Capote’s In Cold Blood

Why has it taken me so long to read Truman Capote’s “non-fiction novel” masterpiece In Cold Blood (1965)? I’m not quite sure.

I’ve known about the book and basically knew what it was about but I had never picked it up to read it. Simply a case of “too many books, too little time”.

In Cold Blood is a true crime account of the shocking murders of four members of the Clutter family in their rural Western Kansas farm house.

The killings were a result of a botched robbery by two ex-cons, Dick Hickock and Perry Smith.

Hickok was told by a fellow cell mate, who had worked for Mr. Cutter as a farmhand, that Mr Clutter was a rich man and had a safe in his office full of cash.

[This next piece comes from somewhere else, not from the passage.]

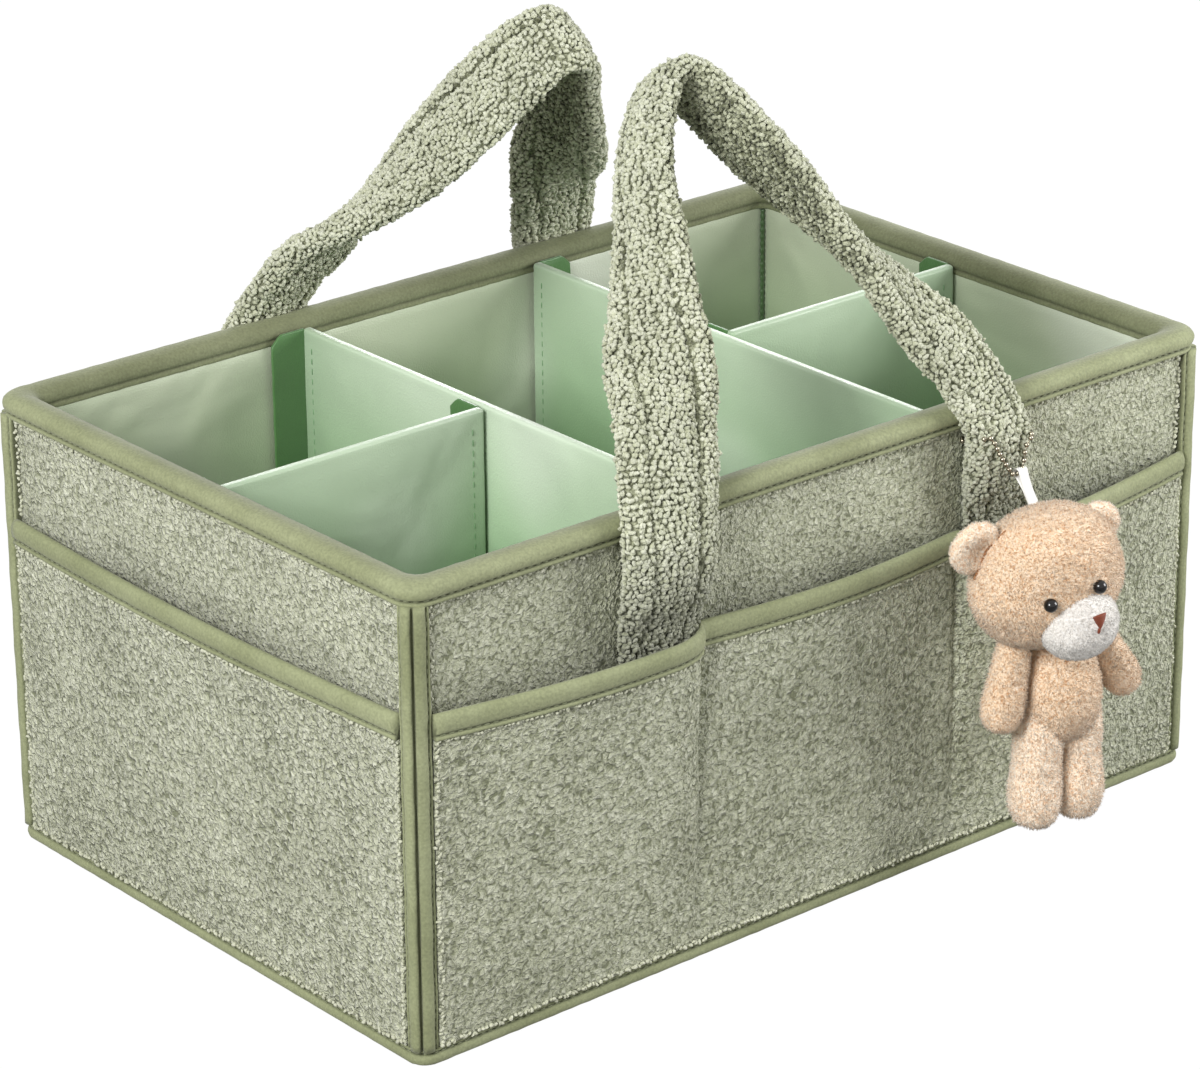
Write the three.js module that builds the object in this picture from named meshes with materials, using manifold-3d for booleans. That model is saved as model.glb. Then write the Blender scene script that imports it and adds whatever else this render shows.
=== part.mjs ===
// Storage caddy of curly fleece with satin dividers, two padded handles and a plush bear charm.
// Millimetres. X runs along the long side, -Y is the front wall and +Z is up. The origin is the
// centre of the underside, so the caddy stands on Z = 0.

import * as THREE from 'three';
import { mergeVertices } from 'three/addons/utils/BufferGeometryUtils.js';
import Module from 'manifold-3d';

// Overall size of the box, over its tapes
const caddyLength = 380;
const caddyWidth = 245;
const caddyHeight = 180;

// Clearances
const layerGap = 0.3;
const hingeGap = 0.35;
const weldDistance = 0.0005;
const cutOverrun = 5;

// Wall layers, counted inwards from the outer face of the tapes
const tapeProud = 2.2;
const fleeceThickness = 3;
const boardThickness = 3;
const liningThickness = 1.2;
const coverThickness = 1.2;
const panelCornerRadius = 4;
const fleeceEdgeRadius = 1;

// Rim tape
const rimRadius = 7;
const rimInnerRadius = 1.2;
const rimTopDepth = 6;
const rimLipDepth = 7.5;
const rimRoll = 2.8;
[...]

This was far from the truth. There was no safe, no huge amounts of cash. Hickock and Smith left the house with a small transistor radio, binoculars, and just $40.

What In Cold Blood does better that most “true crime” accounts is getting into the mind of a murderers and answering the question what makes a man kill another man, in cold blood.

Capote was able to do this by cultivating a friendship with the murderers, especially Perry Smith. This is shown in the film Capote (2005) with a brilliant performance by Phillip Seymour Hoffman as the southern writer.

In Cold Blood was Capote’s last great work. The book took six years to research and write and this prolonged process somehow destroyed him and he was never the same after and never finished another novel.

He became a regular on talk show where he was a true celebrity.